By homozygosity mapping, Nozaki et al. (2001) assigned the Hartnup disease locus to chromosome 5p15.

Seow et al. (2004) confirmed the assignment and narrowed the cytogenetic location to 5p15.33.

Molecular Genetics

Using homozygosity mapping and fine mapping in the consanguineous English family in which Hartnup disorder was originally discovered, Kleta et al. (2004) confirmed previous results showing linkage to 5p15. Two members of the SLC6 family of transporters mapped to the mouse chromosomal region that is homologous to human 5p15: SLC6A18 (610300) and SLC6A19. Both show abundant expression in mouse kidney, as assessed by real-time RT-PCR. Immunohistochemistry confirmed expression of mouse B(0)AT1 at the brush border of small intestine and kidney proximal tubule cells. As a primary candidate for the gene causing Hartnup disorder, the human homolog, SLC6A19, was sequenced in 6 families, with identification of 5 mutations in 4 families. In the family in which Hartnup disorder was first described, a homozygous splice site mutation, IVS8+2T-G (608893.0001), segregated with the disease phenotype.
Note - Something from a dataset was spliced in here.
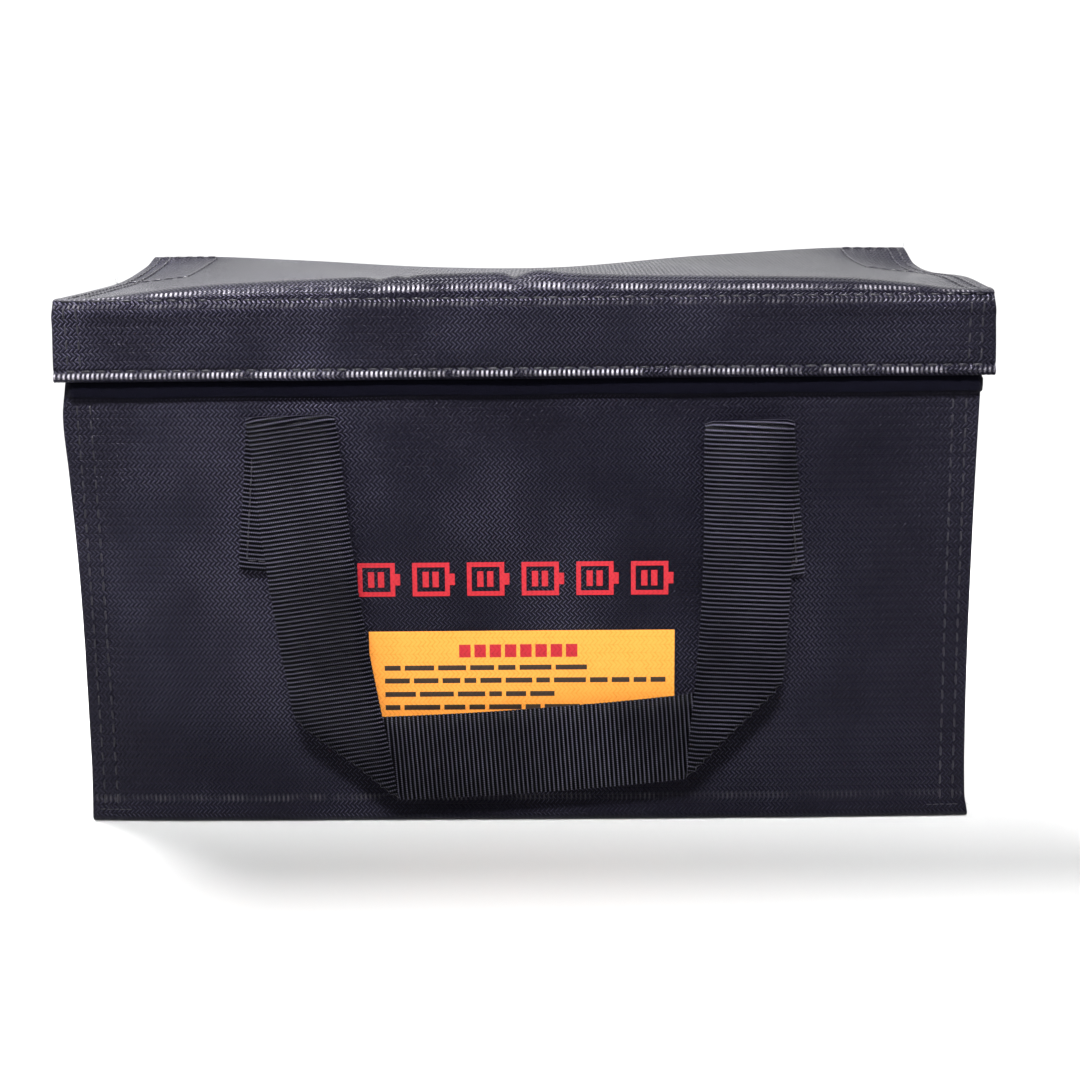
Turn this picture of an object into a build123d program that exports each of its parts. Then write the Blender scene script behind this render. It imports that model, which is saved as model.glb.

In Australia, Seow et al. (2004) likewise identified the SLC6A19 gene as the site of mutations causing Hartnup disorder. They identified 6 mutations that cosegregated with the disease in the predicted recessive manner, with most affected individuals being compound heterozygotes. A common mutation, 517G-A (608893.0003), showed a population frequency of 0.007; the second most frequent mutant allele, 718C-T (608893.0004), had an estimated frequency of 0.001. An analogy was drawn to cystic fibrosis (219700) in relation to the distribution of the disorder: the 517G-A mutation is relatively frequent, and homozygosity was estimated to occur at a rate of approximately 1 in 20,000. This rate is consistent with the frequency of Hartnup disorder in European populations.

Animal Model

Symula et al. (1997) mapped hyperphenylalaninemia 2 (hph2), a recessive mutation in the mouse that causes deficient amino acid transport similar to Hartnup disease. The hph2 mouse locus was mapped in 3 separate crosses to identify candidate genes and a region of homology in the human genome where they proposed that the human disorder may map. The gene maps to mouse chromosome 7 close to a marker in the fibroblast growth factor-3 gene (164950) which in the human is located on 11q13. The mouse mutant was isolated after N-ethyl-N-nitrosourea (ENU) mutagenesis on the basis of delayed plasma clearance of an injected load of phenylalanine. Symula et al. (1997) found that animals homozygous for the mutation excrete elevated concentrations of many of the neutral amino acids in urine, while plasma concentrations of these amino acids are normal. In contrast, mutant homozygotes excrete normal levels of glucose and phosphorus. Symula et al. (1997) presented experiments indicating that the mouse disorder is a model for heart disease: the urine amino acid profiles were similar; in both species, there was a deficiency in brush-border amino acid transport; and both displayed a niacin-reversible syndrome influenced by diet and genetic background.